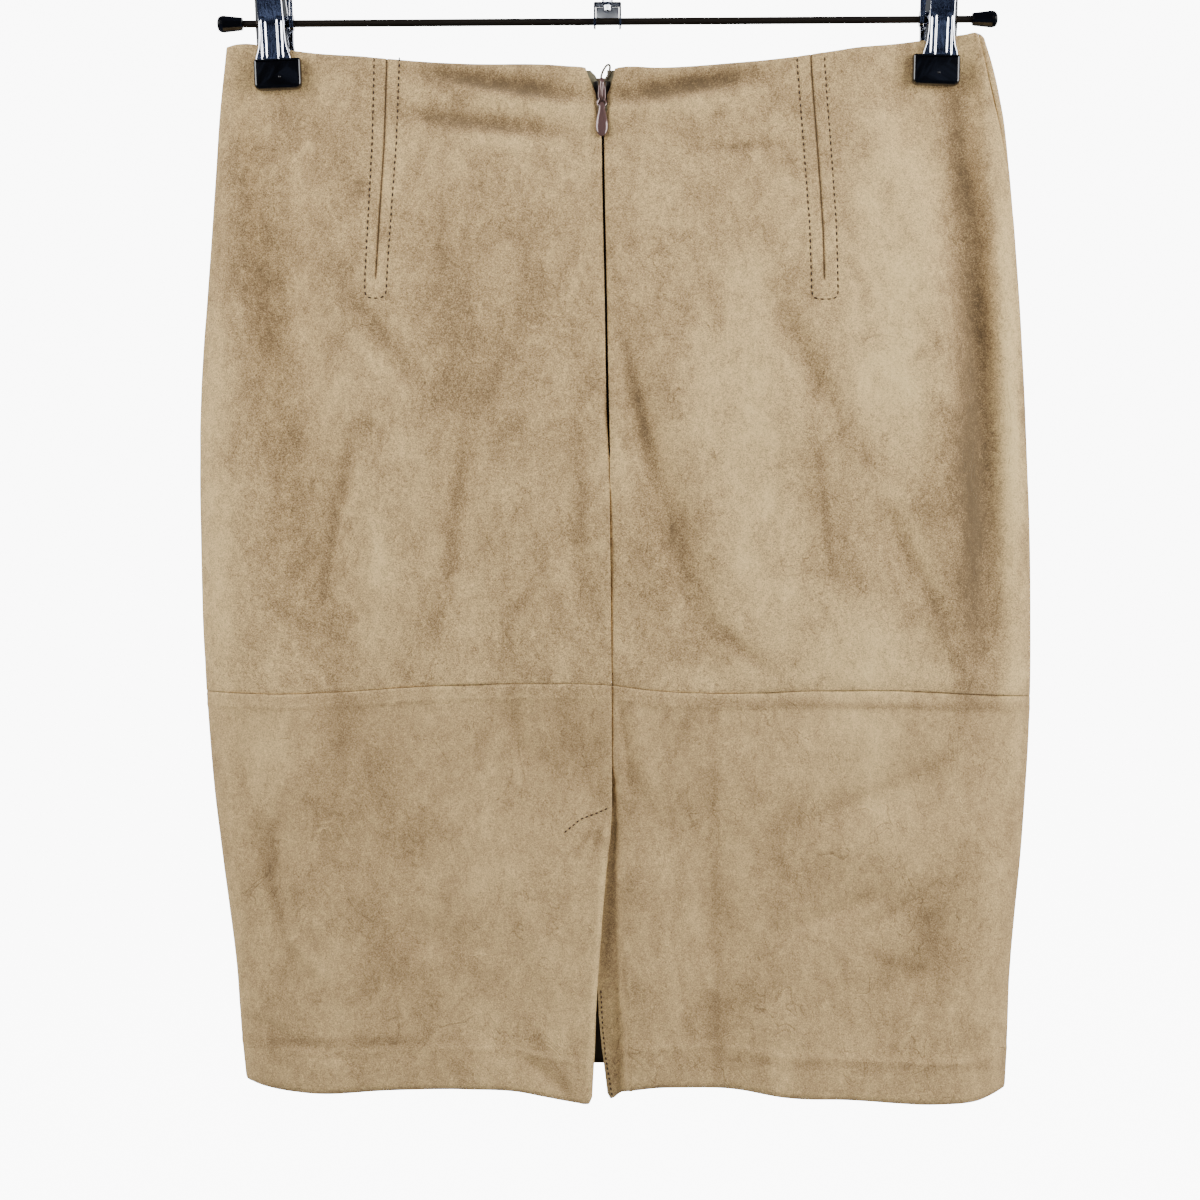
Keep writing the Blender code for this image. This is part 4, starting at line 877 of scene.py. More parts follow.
def lower_left_columns(drop):
    end = on_the_back(drop, straight(VENT, "edge", drop))
    return between((((0.0, NEAR_SEAM), (end, NEAR_SEAM), LOWER_SHARES["left"]),))


def lower_right_columns(drop):
    free = on_the_back(drop, straight(VENT, "under", drop))
    joined = on_the_back(drop, straight(CENTRE_BACK, "right", drop))
    main = between((((joined, NEAR_SEAM), (right_side(drop), NEAR_SEAM),
                     LOWER_SHARES["right"]),))
    under = free + (joined - free) * np.concatenate([[0, 0.03, 0.07], 0.1 + 0.9 * np.arange(0, 9) / 9])
    return np.concatenate([under, main])


def hem_relief(points, line):
    """The turned-up hem shows as a soft ridge where its edge lies inside, and rolls over at the fold."""
    above = line_drop(line, points[..., 0]) + points[..., 2]
    ridge = 0.45 * np.exp(-(((above - HEM_TURN_UP) / 1.6) ** 2)) * (above > -1)
    band = 0.25 * ease((HEM_TURN_UP - above) / 2.0)
    return ridge + band - 1.0 * np.exp(-((above / 1.1) ** 2))


def lower_back(which, columns, seam_column, shift, seed, cut=None):
    points, facing = drape_rows(LOWER_DROPS, columns, LOWER_LINES, shift)
    x, drop = points[..., 0], -points[..., 2]
    relief = seam_roll(distances(columns, LOWER_DROPS, seam_column)) * 0.9
    joined = (straight(VENT, "edge", drop) if which == "left" else straight(CENTRE_BACK, "right", drop))
    above_vent = ease((VENT_TOP - drop) / 3.0)
    relief = relief + middle_relief(np.abs(x - joined), drop) * above_vent
    if which == "left":
        relief = relief - 0.5 * np.exp(-((np.abs(x - joined) / 0.9) ** 2)) * (1 - above_vent)
    relief = relief + knee_relief(LOWER_DROPS) + hem_relief(points, HEM_LINE)
    relief = relief + fold_height(BACK_CREASES, x, drop)
    relief = relief * room_for_relief(points)
    # Painted light and shade: the strokes and the darker valleys of the creases
    nap_and_painted_shade = strokes_and_crease_shade_of(x, drop, BACK_CREASES)
    return panel("back_panel_lower_" + which, points, facing, relief, nap_and_painted_shade, seed, cut)


def over_the_vent(middle):
    drop = -middle.z + WAIST_HEIGHT
    return drop < VENT_TOP + 1 and middle.x < straight(CENTRE_BACK, "right", drop)


lower_left, lower_left_points = lower_back("left", lower_left_columns, 0, unmoved, 23.0)
lower_right, lower_right_points = lower_back("right", lower_right_columns, -1, tuck, 31.0,
                                             over_the_vent)
declare_panel(lower_left, "back_lower_left")
declare_panel(lower_right, "back_lower_right")
print("lower back grid", lower_left_points.shape[:2], lower_right_points.shape[:2])

# %% [markdown]
# The front is two plain panels, cut across at the knee as the back is. Nobody has seen it in the photo,
# so it has no dart, pocket or button that we would have to invent, and its grid can be wider.

# %% Front panels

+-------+

• DIRECTION:
Nothing should be left out: repeat all of the data exactly.

• ANSWER IN FULL:
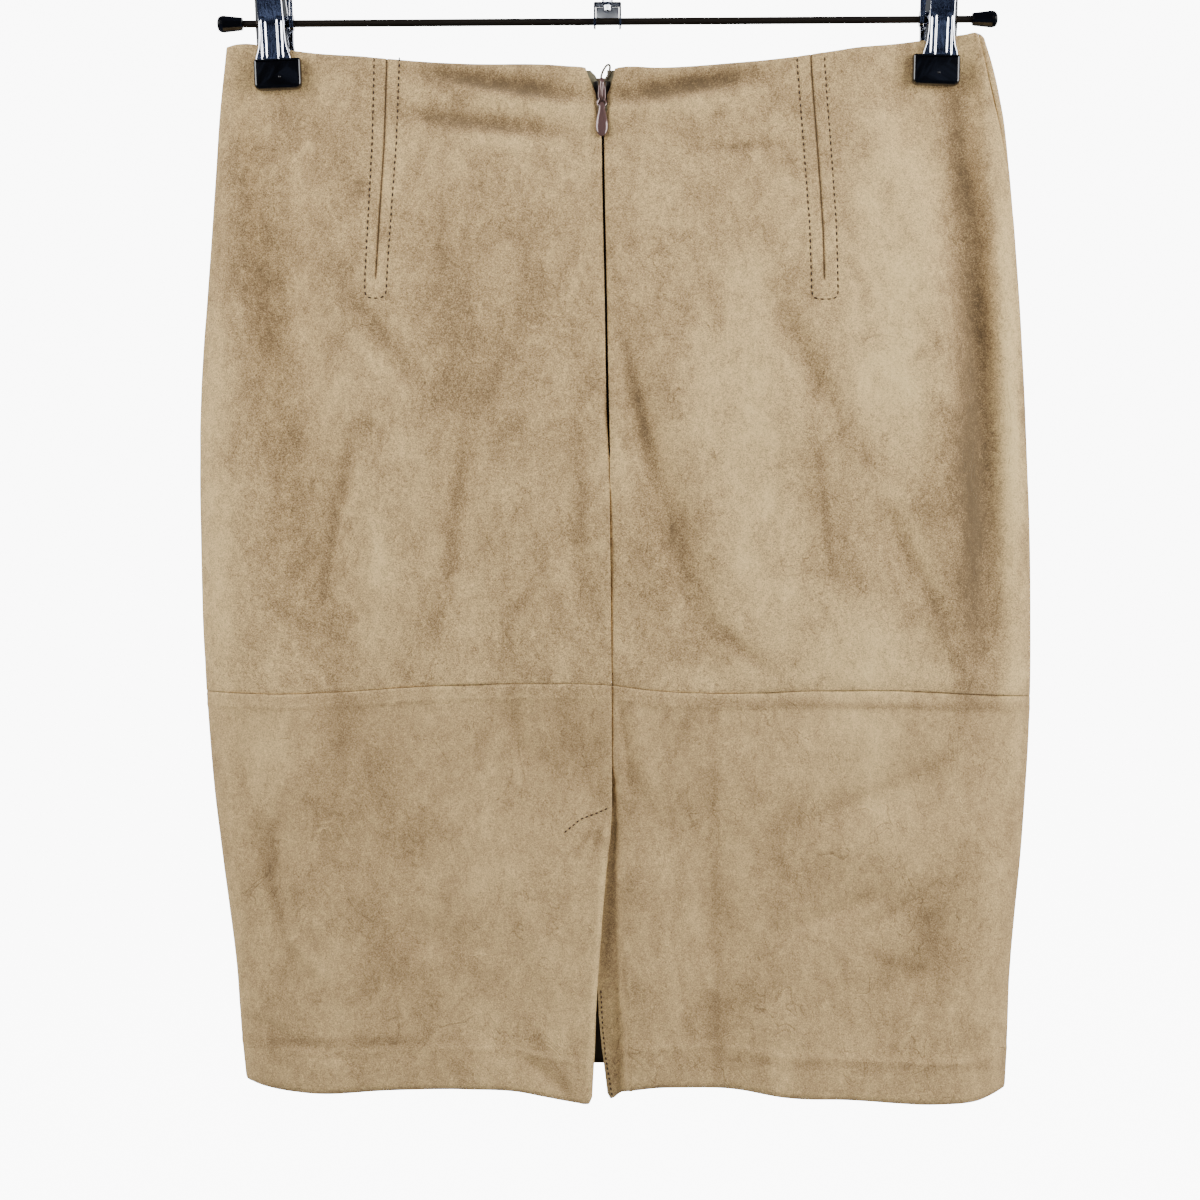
Keep writing the Blender code for this image. This is part 4, starting at line 877 of scene.py. More parts follow.
def lower_left_columns(drop):
    end = on_the_back(drop, straight(VENT, "edge", drop))
    return between((((0.0, NEAR_SEAM), (end, NEAR_SEAM), LOWER_SHARES["left"]),))


def lower_right_columns(drop):
    free = on_the_back(drop, straight(VENT, "under", drop))
    joined = on_the_back(drop, straight(CENTRE_BACK, "right", drop))
    main = between((((joined, NEAR_SEAM), (right_side(drop), NEAR_SEAM),
                     LOWER_SHARES["right"]),))
    under = free + (joined - free) * np.concatenate([[0, 0.03, 0.07], 0.1 + 0.9 * np.arange(0, 9) / 9])
    return np.concatenate([under, main])


def hem_relief(points, line):
    """The turned-up hem shows as a soft ridge where its edge lies inside, and rolls over at the fold."""
    above = line_drop(line, points[..., 0]) + points[..., 2]
    ridge = 0.45 * np.exp(-(((above - HEM_TURN_UP) / 1.6) ** 2)) * (above > -1)
    band = 0.25 * ease((HEM_TURN_UP - above) / 2.0)
    return ridge + band - 1.0 * np.exp(-((above / 1.1) ** 2))


def lower_back(which, columns, seam_column, shift, seed, cut=None):
    points, facing = drape_rows(LOWER_DROPS, columns, LOWER_LINES, shift)
    x, drop = points[..., 0], -points[..., 2]
    relief = seam_roll(distances(columns, LOWER_DROPS, seam_column)) * 0.9
    joined = (straight(VENT, "edge", drop) if which == "left" else straight(CENTRE_BACK, "right", drop))
    above_vent = ease((VENT_TOP - drop) / 3.0)
    relief = relief + middle_relief(np.abs(x - joined), drop) * above_vent
    if which == "left":
        relief = relief - 0.5 * np.exp(-((np.abs(x - joined) / 0.9) ** 2)) * (1 - above_vent)
    relief = relief + knee_relief(LOWER_DROPS) + hem_relief(points, HEM_LINE)
    relief = relief + fold_height(BACK_CREASES, x, drop)
    relief = relief * room_for_relief(points)
    # Painted light and shade: the strokes and the darker valleys of the creases
    nap_and_painted_shade = strokes_and_crease_shade_of(x, drop, BACK_CREASES)
    return panel("back_panel_lower_" + which, points, facing, relief, nap_and_painted_shade, seed, cut)


def over_the_vent(middle):
    drop = -middle.z + WAIST_HEIGHT
    return drop < VENT_TOP + 1 and middle.x < straight(CENTRE_BACK, "right", drop)


lower_left, lower_left_points = lower_back("left", lower_left_columns, 0, unmoved, 23.0)
lower_right, lower_right_points = lower_back("right", lower_right_columns, -1, tuck, 31.0,
                                             over_the_vent)
declare_panel(lower_left, "back_lower_left")
declare_panel(lower_right, "back_lower_right")
print("lower back grid", lower_left_points.shape[:2], lower_right_points.shape[:2])

# %% [markdown]
# The front is two plain panels, cut across at the knee as the back is. Nobody has seen it in the photo,
# so it has no dart, pocket or button that we would have to invent, and its grid can be wider.

# %% Front panels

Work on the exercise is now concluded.